§ **WORK INSTRUCTIONS**
Which lines come from the start of the records through the line that holds "color(black) on_wall() on_elbow()"? Write them out word for word.

○ ○ ○ ○ ○

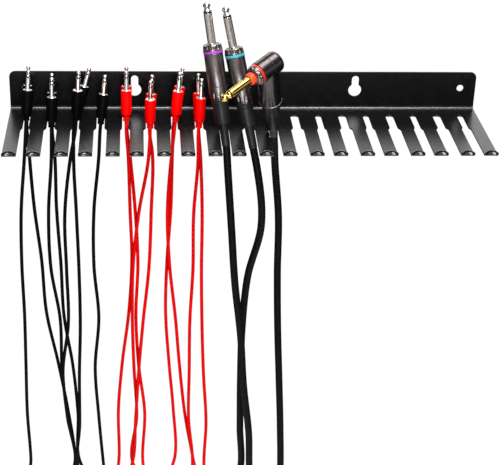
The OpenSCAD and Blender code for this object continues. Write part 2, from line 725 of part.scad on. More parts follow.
module angle_cord() {
  points = concat(
    root(angle_foot, lean_dir(angle_lean), 36, elbow_spout_l + cord_past_spout),
    angle_strand, reversed(straight_root(tail_foot, down)));
  color(black) on_wall() cord(points, cord_r, instrument_sides);
}
module angle_tip() { color(gold) on_wall() along_plug() plug_tip(JACK_TIP, angle_gap_z, -1); }
module angle_insulator() { color(black) on_wall() along_plug() jack_insulator(angle_gap_z, -1); }
module angle_sleeve() {
  color(gold) on_wall() along_plug() jack_sleeve(angle_gap_z, -2, collar_front + 0.2, seat_r);
}
module angle_collar() { color(collar_orange) on_wall() along_plug() slide_collar(); }
module angle_crown() { color(gunmetal) on_wall() along_plug() elbow_nose(); }
module angle_ring() {
  color(ring_red) on_wall() along_plug() code_ring(elbow_ring_back, elbow_ring_front, 8.0);
}
module angle_shell() { color(gunmetal) on_wall() on_elbow() elbow_shell(); }
module angle_boot() { color(black) on_wall() on_elbow() elbow_boot(); }

module tail_tip() { color(steel) on_wall() on_tail() straight_tip(); }
module tail_insulator() { color(black) on_wall() on_tail() straight_insulator(); }
module tail_sleeve() { color(steel) on_wall() on_tail() straight_sleeve(); }
module tail_crown() { color(gunmetal) on_wall() on_tail() straight_crown(); }
module tail_ring() { color(ring_red) on_wall() on_tail() straight_ring(); }
module tail_shell() { color(gunmetal) on_wall() on_tail() jack_shell(); }
module tail_boot() { color(black) on_wall() on_tail() jack_boot(3.7, 3.3); }

function shown(name) = node == "all" || node == name;

if (shown("rack_bracket")) rack_bracket();
if (shown("patch_1_cord")) patch_cord(1);
if (shown("patch_1_grips")) patch_grips(1);
if (shown("patch_1_contacts")) patch_contacts(1);
if (shown("patch_1_insulators")) patch_insulators(1);
if (shown("patch_2_cord")) patch_cord(2);
if (shown("patch_2_grips")) patch_grips(2);
if (shown("patch_2_contacts")) patch_contacts(2);
if (shown("patch_2_insulators")) patch_insulators(2);
if (shown("patch_3_cord")) patch_cord(3);
if (shown("patch_3_grips")) patch_grips(3);
if (shown("patch_3_contacts")) patch_contacts(3);
if (shown("patch_3_insulators")) patch_insulators(3);
if (shown("patch_4_cord")) patch_cord(4);
if (shown("patch_4_grips")) patch_grips(4);
if (shown("patch_4_contacts")) patch_contacts(4);
if (shown("patch_4_insulators")) patch_insulators(4);
if (shown("patch_5_cord")) patch_cord(5);
if (shown("patch_5_grips")) patch_grips(5);
if (shown("patch_5_contacts")) patch_contacts(5);
if (shown("patch_5_insulators")) patch_insulators(5);
if (shown("patch_6_cord")) patch_cord(6);
if (shown("patch_6_grips")) patch_grips(6);
if (shown("patch_6_contacts")) patch_contacts(6);
if (shown("patch_6_insulators")) patch_insulators(6);
if (shown("patch_7_cord")) patch_cord(7);
if (shown("patch_7_grips")) patch_grips(7);
if (shown("patch_7_contacts")) patch_contacts(7);
if (shown("patch_7_insulators")) patch_insulators(7);
if (shown("patch_8_cord")) patch_cord(8);
if (shown("patch_8_grips")) patch_grips(8);
if (shown("patch_8_contacts")) patch_contacts(8);
if (shown("patch_8_insulators")) patch_insulators(8);
if (shown("pair_cord")) pair_cord();
if (shown("pair_tips")) pair_tips();
if (shown("pair_insulators")) pair_insulators();
if (shown("pair_sleeves")) pair_sleeves();
if (shown("pair_crowns")) pair_crowns();
if (shown("pair_shells")) pair_shells();
if (shown("violet_ring")) violet_ring();
if (shown("cyan_ring")) cyan_ring();
if (shown("violet_boot")) violet_boot();
if (shown("cyan_boot")) cyan_boot();
if (shown("angle_cord")) angle_cord();
if (shown("angle_tip")) angle_tip();
if (shown("angle_insulator")) angle_insulator();
if (shown("angle_sleeve")) angle_sleeve();
if (shown("angle_collar")) angle_collar();
if (shown("angle_crown")) angle_crown();
if (shown("angle_ring")) angle_ring();
if (shown("angle_shell")) angle_shell();
if (shown("angle_boot")) angle_boot();
if (shown("tail_tip")) tail_tip();
if (shown("tail_insulator")) tail_insulator();
if (shown("tail_sleeve")) tail_sleeve();
if (shown("tail_crown")) tail_crown();
if (shown("tail_ring")) tail_ring();
if (shown("tail_shell")) tail_shell();
if (shown("tail_boot")) tail_boot();
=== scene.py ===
"""Wall rack for audio cables: a folded steel sheet with 19 slots, eight patch cables hanging in
slots 1 to 8, a cord with two straight plugs in slots 9 and 10, and a cord with an angled plug
in slot 11.

Sizes are millimetres with x to the right, the wall face at y = 0, the front towards -y and the
shelf top at z = 0. to_frame() turns them into the metres of the product's frame, whose origin
is level with the centres of the keyholes.
"""

import json
import math

import bmesh
import bpy
from mathutils import Matrix, Vector
from mathutils.geometry import delaunay_2d_cdt

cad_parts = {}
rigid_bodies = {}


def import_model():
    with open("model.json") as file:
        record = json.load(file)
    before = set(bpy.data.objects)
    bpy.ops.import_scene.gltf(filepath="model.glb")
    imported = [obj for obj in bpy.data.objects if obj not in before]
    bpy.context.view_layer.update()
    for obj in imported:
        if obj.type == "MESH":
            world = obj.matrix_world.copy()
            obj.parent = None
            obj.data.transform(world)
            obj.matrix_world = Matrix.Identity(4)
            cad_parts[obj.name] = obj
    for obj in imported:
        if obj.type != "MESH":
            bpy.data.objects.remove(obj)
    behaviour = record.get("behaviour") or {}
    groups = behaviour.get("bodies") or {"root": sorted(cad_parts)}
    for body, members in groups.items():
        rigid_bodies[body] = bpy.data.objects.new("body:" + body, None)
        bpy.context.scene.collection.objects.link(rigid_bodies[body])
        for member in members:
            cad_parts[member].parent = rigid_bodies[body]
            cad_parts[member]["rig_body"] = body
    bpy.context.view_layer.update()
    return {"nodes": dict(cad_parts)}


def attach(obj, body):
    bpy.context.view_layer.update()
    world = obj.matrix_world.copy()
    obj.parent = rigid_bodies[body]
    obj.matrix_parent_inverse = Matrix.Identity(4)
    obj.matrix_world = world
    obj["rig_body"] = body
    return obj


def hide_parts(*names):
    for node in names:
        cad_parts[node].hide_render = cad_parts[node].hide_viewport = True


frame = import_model()

# ------------------------------------------------------------------ rack sizes
SHEET_T = 1.2
PLATE_H = 31.0
REACH = 92.2          # wall face to the front of the lips
BEND_R = 1.4          # inside radius between plate and shelf
LIP_BEND_R = 0.9      # inside radius between shelf and lip
PLATE_CORNER_R = 5.0
EDGE_R = 0.22         # rounding of every cut edge
LIP_H = 3.6
LIP_ARCH_R = 8.4      # arch of a lip's upper edge

SLOTS = 19
PITCH = 19.05
END_TINE_W = 10.5
# slots are narrow in odd places and wide in even ones, and widen towards the front
NARROW_BACK, NARROW_FRONT = 4.7, 7.36
WIDE_BACK, WIDE_FRONT = 6.2, 9.9
SLOT_END = 16.1                     # distances from the wall face
WIDEN_START, WIDEN_END = 39.4, 43.2
SLOT_CORNER_R = 1.8
RACK_W = (SLOTS - 1) * PITCH + NARROW_FRONT + 2 * END_TINE_W

KEY_X, KEY_Z, KEY_R = 87.8, 15.5, 5.2   # round part of a keyhole
KEY_NECK_W, KEY_TOP = 5.6, 27.6
HOLE_X, HOLE_Z, HOLE_R = 173.2, 17.4, 2.75

# ------------------------------------------------------------------ cable sizes
# Patch cable: heights run from the lower end of the relief, up through the grip to the plug.
PATCH_CORD_R = 1.4
GRIP_R, GRIP_L = 4.2, 19.4
RELIEF_R, RELIEF_L = 2.7, 5.0
GRIP_TOP = RELIEF_L + GRIP_L
MINI_L = 15.0
MINI_END = GRIP_TOP + 0.5 + MINI_L
MINI_RING_Z = MINI_END - 5.7        # underside of the plug's insulating ring
PATCH_ROOT = 5                      # straight cord on either side of a plug's origin

# Straight plug: heights run from the lower end of the boot's body.
CORD_R = 3.0
SPOUT_L, BOOT_L = 16.8, 19.0
RING_A, RING_B, SHOULDER = 55.2, 57.3, 62.5
SHELL_R = 7.3
CROWN_R = SHELL_R + 0.2
CROWN_ROOT_R = 3.6                  # sleeve where it leaves the crown
JACK_R, JACK_L, JACK_TIP_L = 3.175, 31.7, 8.7
TIP_BASE = SHOULDER + JACK_L - JACK_TIP_L

# Angled plug: heights run up the housing, or out along the plug from the housing's axis.
ELBOW_R = 8.4
SKIRT = 25.7                        # lower end of the metal housing
PLUG_H, PLUG_TURN, PLUG_DROOP = 58.8, 38.0, 3.5     # height, then two angles in degrees
ANGLE_RING_A, ANGLE_RING_B, ANGLE_SHOULDER = 8.6, 10.8, 14.4
SEAT_R = 3.0                        # sleeve inside the collar
ANGLE_TIP_BASE = ANGLE_SHOULDER + JACK_L - JACK_TIP_L

# Hanging cord: one station every STRAND_STEP below STRAND_TOP.
STRAND_TOP, STRAND_STEP, STATIONS = -30, 50, 7
STRAND_END = STRAND_TOP - (STATIONS - 1) * STRAND_STEP
CORD_STEP = 2.6                     # longest spacing of rings along a cord

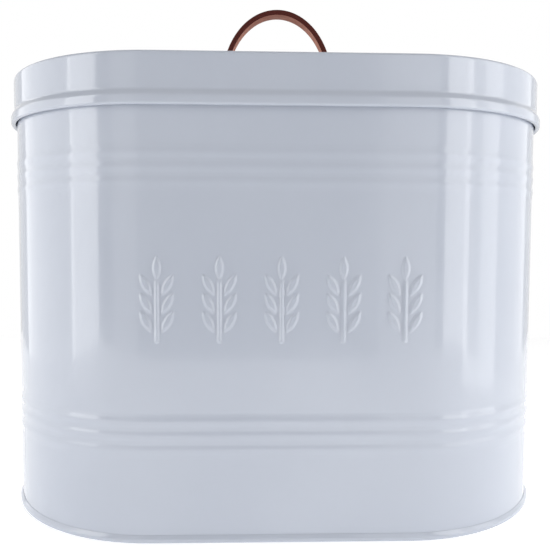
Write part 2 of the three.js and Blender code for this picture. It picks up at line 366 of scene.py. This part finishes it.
def make_body_wall(material):
    """The rolled wall, with its beads, its relief, a lock seam at the back and a curled top edge."""
    curl = 2.2
    seam_edge = 3.3
    groove_depth, groove_width, joint_depth = 0.32, 0.35, 0.75
    inside_relief = 0.9
    levels = wall_levels()
    outer = [(bead_offset(z), z) for z in levels]
    top = WALL_TOP - curl
    profile = outer + arc(-curl, top, curl, 0, 262, 16) + arc(-curl, top, curl - SHEET, 262, 0, 14)
    inner_start = len(profile)
    inner_levels = [z for z in levels if not in_relief(z)]
    inner_levels += list(np.linspace(RELIEF_LOW + 1, RELIEF_HIGH - 1, 32))
    inner_levels = sorted(inner_levels, reverse=True)
    profile += [(bead_offset(z) - SHEET, z) for z in inner_levels]
    fine_rows = [j for j, z in enumerate(levels) if in_relief(z)]
    columns = outline_columns(76, 24)
    seam_centre = PERIMETER / 2
    columns = columns[np.abs(columns - seam_centre) > 6]
    seam = seam_centre + np.array([-6, -4.4, -3.6, -3.3, -3.0, -2.2, 0, 2.2, 3.0, 3.3, 3.6, 4.4, 6])
    columns = np.concatenate([columns, seam])
    ear_columns = np.arange(-EAR_HALF_WIDTH, EAR_HALF_WIDTH + 0.01, FINE_STEP)
    ears_along = range(-EARS_EACH_SIDE, EARS_EACH_SIDE + 1)
    fine = np.concatenate([ear_columns + k * EAR_SPACING for k in ears_along])

    def lift(u, z, row):
        inside = row >= inner_start
        relief = RELIEF_HEIGHT * ears(u, z) if in_relief(z) else np.zeros(len(u))
        if inside:
            relief = relief * inside_relief
        across = np.mod(u, PERIMETER) - seam_centre
        straight = smooth(WALL_BOTTOM, WALL_BOTTOM + 0.1, z) * smooth(top, top - 6, z)
        joint = smooth(3.7, 3.2, np.abs(across))
        groove = np.exp(-(((across - seam_edge) / groove_width) ** 2))
        if inside:
            return relief - joint_depth * joint * straight
        return relief - groove_depth * groove * straight

    vertices, faces = oblong(profile, columns, True, fine, fine_rows, lift)
    return make_piece("bin_wall", vertices, faces, "bin", "body_wall", material)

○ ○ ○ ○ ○

§ **SOLUTION BELOW**
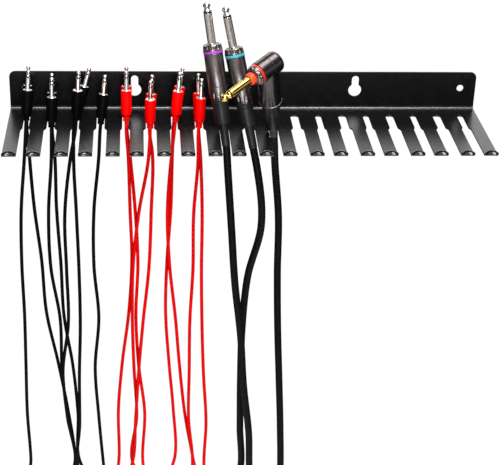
The OpenSCAD and Blender code for this object continues. Write part 2, from line 725 of part.scad on. More parts follow.
module angle_cord() {
  points = concat(
    root(angle_foot, lean_dir(angle_lean), 36, elbow_spout_l + cord_past_spout),
    angle_strand, reversed(straight_root(tail_foot, down)));
  color(black) on_wall() cord(points, cord_r, instrument_sides);
}
module angle_tip() { color(gold) on_wall() along_plug() plug_tip(JACK_TIP, angle_gap_z, -1); }
module angle_insulator() { color(black) on_wall() along_plug() jack_insulator(angle_gap_z, -1); }
module angle_sleeve() {
  color(gold) on_wall() along_plug() jack_sleeve(angle_gap_z, -2, collar_front + 0.2, seat_r);
}
module angle_collar() { color(collar_orange) on_wall() along_plug() slide_collar(); }
module angle_crown() { color(gunmetal) on_wall() along_plug() elbow_nose(); }
module angle_ring() {
  color(ring_red) on_wall() along_plug() code_ring(elbow_ring_back, elbow_ring_front, 8.0);
}
module angle_shell() { color(gunmetal) on_wall() on_elbow() elbow_shell(); }
module angle_boot() { color(black) on_wall() on_elbow() elbow_boot(); }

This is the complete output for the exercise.